### Rows from a 3D modeling dataset
-- begin --

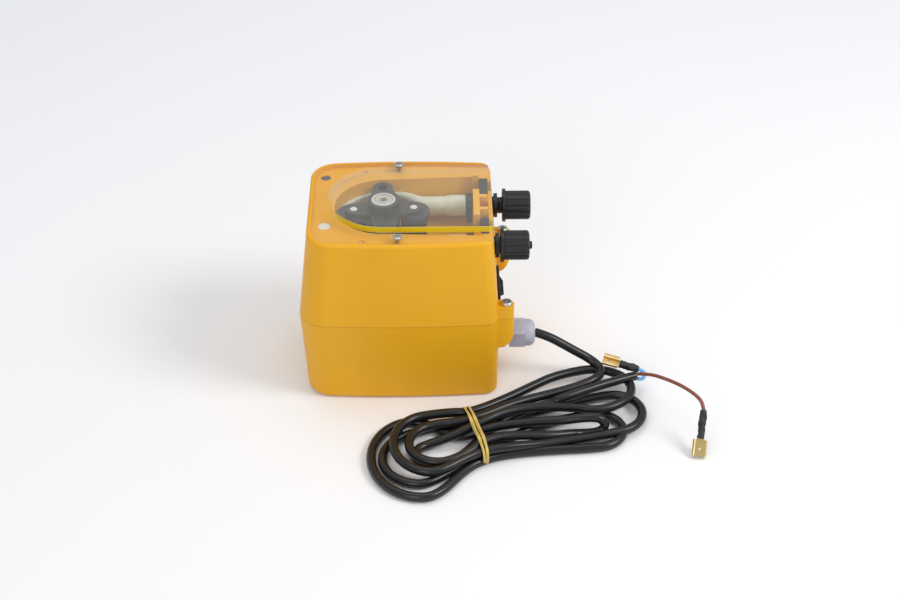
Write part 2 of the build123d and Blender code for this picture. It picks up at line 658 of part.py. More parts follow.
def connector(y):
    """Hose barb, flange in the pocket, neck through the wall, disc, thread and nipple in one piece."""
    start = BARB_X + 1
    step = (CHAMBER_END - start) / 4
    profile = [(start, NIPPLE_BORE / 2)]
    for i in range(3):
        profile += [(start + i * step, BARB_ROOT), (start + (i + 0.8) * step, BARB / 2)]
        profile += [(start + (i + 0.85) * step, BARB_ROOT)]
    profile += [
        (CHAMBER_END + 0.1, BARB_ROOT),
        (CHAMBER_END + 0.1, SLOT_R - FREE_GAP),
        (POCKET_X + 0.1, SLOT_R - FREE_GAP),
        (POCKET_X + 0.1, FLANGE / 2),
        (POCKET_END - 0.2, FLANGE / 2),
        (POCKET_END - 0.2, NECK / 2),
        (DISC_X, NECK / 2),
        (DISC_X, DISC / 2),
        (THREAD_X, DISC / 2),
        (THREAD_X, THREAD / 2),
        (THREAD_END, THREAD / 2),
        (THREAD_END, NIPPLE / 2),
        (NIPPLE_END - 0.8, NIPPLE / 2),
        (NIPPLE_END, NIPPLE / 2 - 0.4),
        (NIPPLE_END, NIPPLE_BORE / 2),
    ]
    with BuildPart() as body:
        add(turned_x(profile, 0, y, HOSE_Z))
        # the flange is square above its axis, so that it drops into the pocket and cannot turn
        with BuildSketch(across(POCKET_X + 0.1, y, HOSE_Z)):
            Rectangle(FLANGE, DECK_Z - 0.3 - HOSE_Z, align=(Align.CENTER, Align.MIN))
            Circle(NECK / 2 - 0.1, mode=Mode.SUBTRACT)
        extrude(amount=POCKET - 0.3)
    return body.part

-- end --
-- begin --

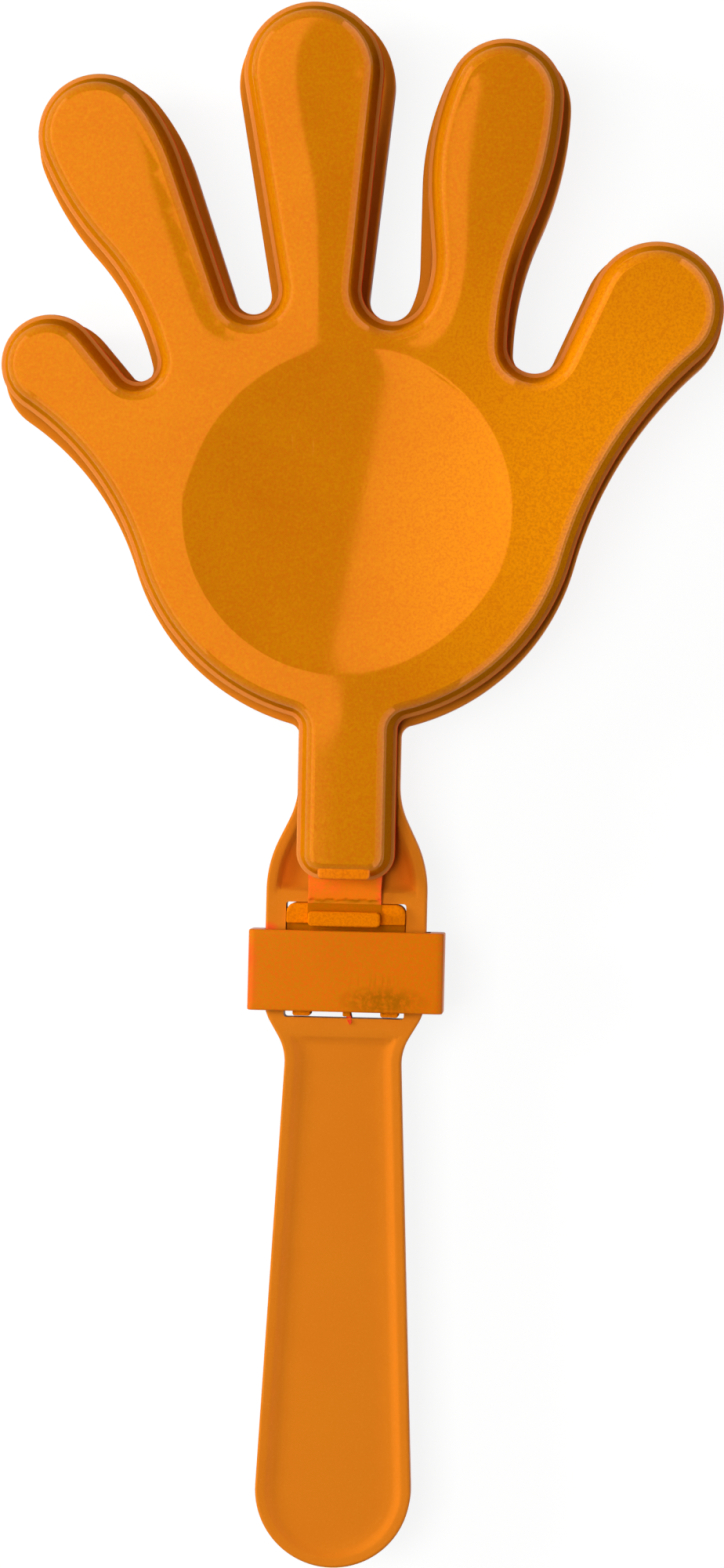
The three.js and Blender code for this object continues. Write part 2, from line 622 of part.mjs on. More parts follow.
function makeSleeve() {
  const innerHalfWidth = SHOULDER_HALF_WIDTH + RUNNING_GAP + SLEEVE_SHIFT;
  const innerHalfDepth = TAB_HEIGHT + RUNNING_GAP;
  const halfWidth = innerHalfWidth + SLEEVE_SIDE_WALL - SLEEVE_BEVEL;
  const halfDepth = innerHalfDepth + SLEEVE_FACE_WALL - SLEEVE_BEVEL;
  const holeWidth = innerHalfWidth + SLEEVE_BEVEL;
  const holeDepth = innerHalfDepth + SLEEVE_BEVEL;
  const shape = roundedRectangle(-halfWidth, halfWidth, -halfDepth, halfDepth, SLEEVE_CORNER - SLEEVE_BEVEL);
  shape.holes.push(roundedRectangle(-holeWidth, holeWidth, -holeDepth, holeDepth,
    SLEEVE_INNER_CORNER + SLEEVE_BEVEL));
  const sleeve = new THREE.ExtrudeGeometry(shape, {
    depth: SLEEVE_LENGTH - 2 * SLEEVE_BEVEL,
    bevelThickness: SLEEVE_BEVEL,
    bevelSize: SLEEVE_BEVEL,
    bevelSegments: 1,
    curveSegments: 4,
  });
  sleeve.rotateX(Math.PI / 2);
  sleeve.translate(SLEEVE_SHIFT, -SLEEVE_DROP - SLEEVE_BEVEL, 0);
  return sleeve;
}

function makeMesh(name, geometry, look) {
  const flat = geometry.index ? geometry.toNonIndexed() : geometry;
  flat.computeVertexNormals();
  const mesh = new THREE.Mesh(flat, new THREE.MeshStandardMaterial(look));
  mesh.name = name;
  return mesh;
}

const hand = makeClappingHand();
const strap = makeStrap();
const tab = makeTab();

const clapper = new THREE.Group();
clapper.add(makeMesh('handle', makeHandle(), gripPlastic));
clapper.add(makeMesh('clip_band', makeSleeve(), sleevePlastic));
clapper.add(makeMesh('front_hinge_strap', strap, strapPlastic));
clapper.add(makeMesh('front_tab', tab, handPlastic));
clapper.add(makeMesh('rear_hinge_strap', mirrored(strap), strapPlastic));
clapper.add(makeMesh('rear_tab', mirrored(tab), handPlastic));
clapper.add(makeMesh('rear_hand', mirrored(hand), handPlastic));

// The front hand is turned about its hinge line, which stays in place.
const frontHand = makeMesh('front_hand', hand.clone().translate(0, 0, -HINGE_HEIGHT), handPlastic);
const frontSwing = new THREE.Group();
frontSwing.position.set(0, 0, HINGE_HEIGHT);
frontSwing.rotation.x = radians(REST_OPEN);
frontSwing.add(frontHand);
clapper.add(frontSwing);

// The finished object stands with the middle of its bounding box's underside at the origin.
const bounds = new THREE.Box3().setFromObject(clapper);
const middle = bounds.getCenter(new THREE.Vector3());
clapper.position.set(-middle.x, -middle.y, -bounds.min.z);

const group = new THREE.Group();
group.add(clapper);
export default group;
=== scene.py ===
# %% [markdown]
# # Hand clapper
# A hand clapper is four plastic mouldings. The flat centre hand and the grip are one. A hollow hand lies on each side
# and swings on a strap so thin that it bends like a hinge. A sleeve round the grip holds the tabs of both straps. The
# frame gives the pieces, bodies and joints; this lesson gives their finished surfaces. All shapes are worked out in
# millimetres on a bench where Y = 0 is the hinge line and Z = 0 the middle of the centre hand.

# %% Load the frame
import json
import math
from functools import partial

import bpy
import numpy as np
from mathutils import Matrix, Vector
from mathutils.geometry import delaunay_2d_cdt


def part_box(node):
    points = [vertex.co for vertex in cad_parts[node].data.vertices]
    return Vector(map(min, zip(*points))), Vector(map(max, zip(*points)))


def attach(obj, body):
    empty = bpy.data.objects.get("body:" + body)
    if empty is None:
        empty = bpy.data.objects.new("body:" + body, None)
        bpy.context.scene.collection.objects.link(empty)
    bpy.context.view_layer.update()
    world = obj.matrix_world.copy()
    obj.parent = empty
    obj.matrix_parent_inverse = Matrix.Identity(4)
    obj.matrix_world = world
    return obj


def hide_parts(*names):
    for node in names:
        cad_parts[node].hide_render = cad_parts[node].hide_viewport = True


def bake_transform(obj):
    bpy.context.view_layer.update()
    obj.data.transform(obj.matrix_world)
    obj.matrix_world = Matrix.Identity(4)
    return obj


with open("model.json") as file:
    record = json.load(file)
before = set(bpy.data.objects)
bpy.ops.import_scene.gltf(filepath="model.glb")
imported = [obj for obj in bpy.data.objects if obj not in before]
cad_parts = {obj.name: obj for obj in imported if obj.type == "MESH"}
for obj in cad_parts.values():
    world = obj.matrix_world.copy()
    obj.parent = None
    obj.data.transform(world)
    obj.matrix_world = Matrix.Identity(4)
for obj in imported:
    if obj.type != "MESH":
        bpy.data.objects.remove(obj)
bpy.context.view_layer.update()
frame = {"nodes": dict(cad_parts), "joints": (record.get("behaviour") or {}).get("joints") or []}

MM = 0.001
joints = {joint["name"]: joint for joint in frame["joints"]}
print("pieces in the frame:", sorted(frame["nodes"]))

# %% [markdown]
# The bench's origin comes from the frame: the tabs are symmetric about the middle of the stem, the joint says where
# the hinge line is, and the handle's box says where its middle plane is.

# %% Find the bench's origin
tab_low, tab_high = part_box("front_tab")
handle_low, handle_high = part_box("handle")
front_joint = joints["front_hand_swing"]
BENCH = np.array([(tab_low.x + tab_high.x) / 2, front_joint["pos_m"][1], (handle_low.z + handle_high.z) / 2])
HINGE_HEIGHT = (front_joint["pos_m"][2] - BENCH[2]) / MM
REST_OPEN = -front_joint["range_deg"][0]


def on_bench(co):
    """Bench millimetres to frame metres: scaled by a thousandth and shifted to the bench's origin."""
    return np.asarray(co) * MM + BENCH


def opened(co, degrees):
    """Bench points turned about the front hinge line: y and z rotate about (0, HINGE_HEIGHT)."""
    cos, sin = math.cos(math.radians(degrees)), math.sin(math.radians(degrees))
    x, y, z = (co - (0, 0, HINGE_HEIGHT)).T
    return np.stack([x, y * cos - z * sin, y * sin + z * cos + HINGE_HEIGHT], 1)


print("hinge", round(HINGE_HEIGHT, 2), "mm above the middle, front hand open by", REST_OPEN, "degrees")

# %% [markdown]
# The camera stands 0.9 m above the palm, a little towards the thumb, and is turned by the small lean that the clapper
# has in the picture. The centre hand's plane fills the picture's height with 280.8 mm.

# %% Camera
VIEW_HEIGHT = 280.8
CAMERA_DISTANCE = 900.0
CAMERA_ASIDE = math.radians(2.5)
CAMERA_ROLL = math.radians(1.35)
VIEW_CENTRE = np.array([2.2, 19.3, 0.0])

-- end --

### Given request
Using the entries above, tally how many lines have the word "with" in them; write the number and nothing more.

### Expected answer
5